I was asked by a friend this question the other day and I gave no exact reply because she's too emotional disclosing her situation and we just have limited time, so I just stayed listening. Anyways, let the experts give the advise and I extracted hereunder from Dr. Phil's website, http://www.drphil.com/articles/article/16
Were you cheated on?
•It is absolutely vital for you to move forward with life and love. Being willing to trust again is key. Take things one step at a time.
•Don't try to make sense out of nonsense. Rationalizing your cheating spouse's behavior or sympathizing with him/her is pointless. It is never OK to go outside of your relationship to solve problems within a relationship. It's not your fault.

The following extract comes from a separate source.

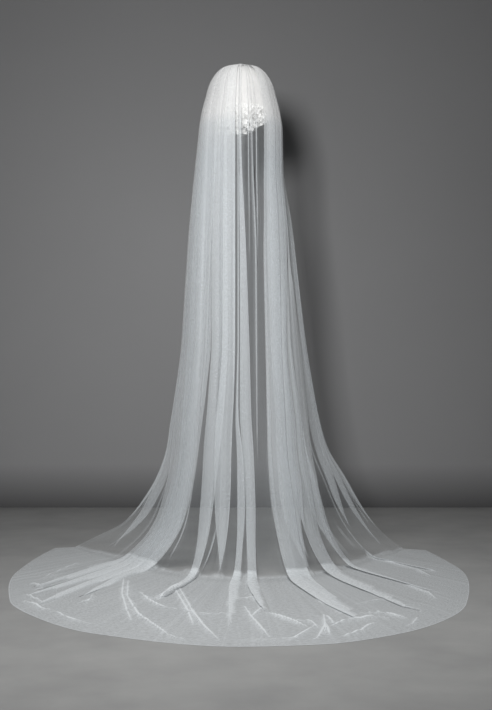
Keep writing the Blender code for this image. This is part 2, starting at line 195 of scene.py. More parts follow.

•Time heals nothing. It is what you do with the time that matters.
•Remember that it is better to be healthy alone than sick with someone else.
•If your partner wants back in, he/she will have to earn his/her way back into the relationship. Renegotiate the relationship in a way that works for both of you.
•There comes a point in time where you may have to draw a line and say, "That's it, I'm done. I'm not mad at you. I withdraw my feelings, I withdraw my emotions. You just go do whatever you're going to do because I'm not going to live like this anymore." Don't stay together for the children. Remember, kids would rather be from a broken home than live in one. They're much better off with one well-adjusted, happy, thriving parent, than they are with two who are cheating, lying, fighting, and living with stress and pressure.
•If there was a child born of the infidelity, understand that your spouse will forever have a relationship with that child's other parent. You have to make the decision about whether you can resolve to be part of that or not.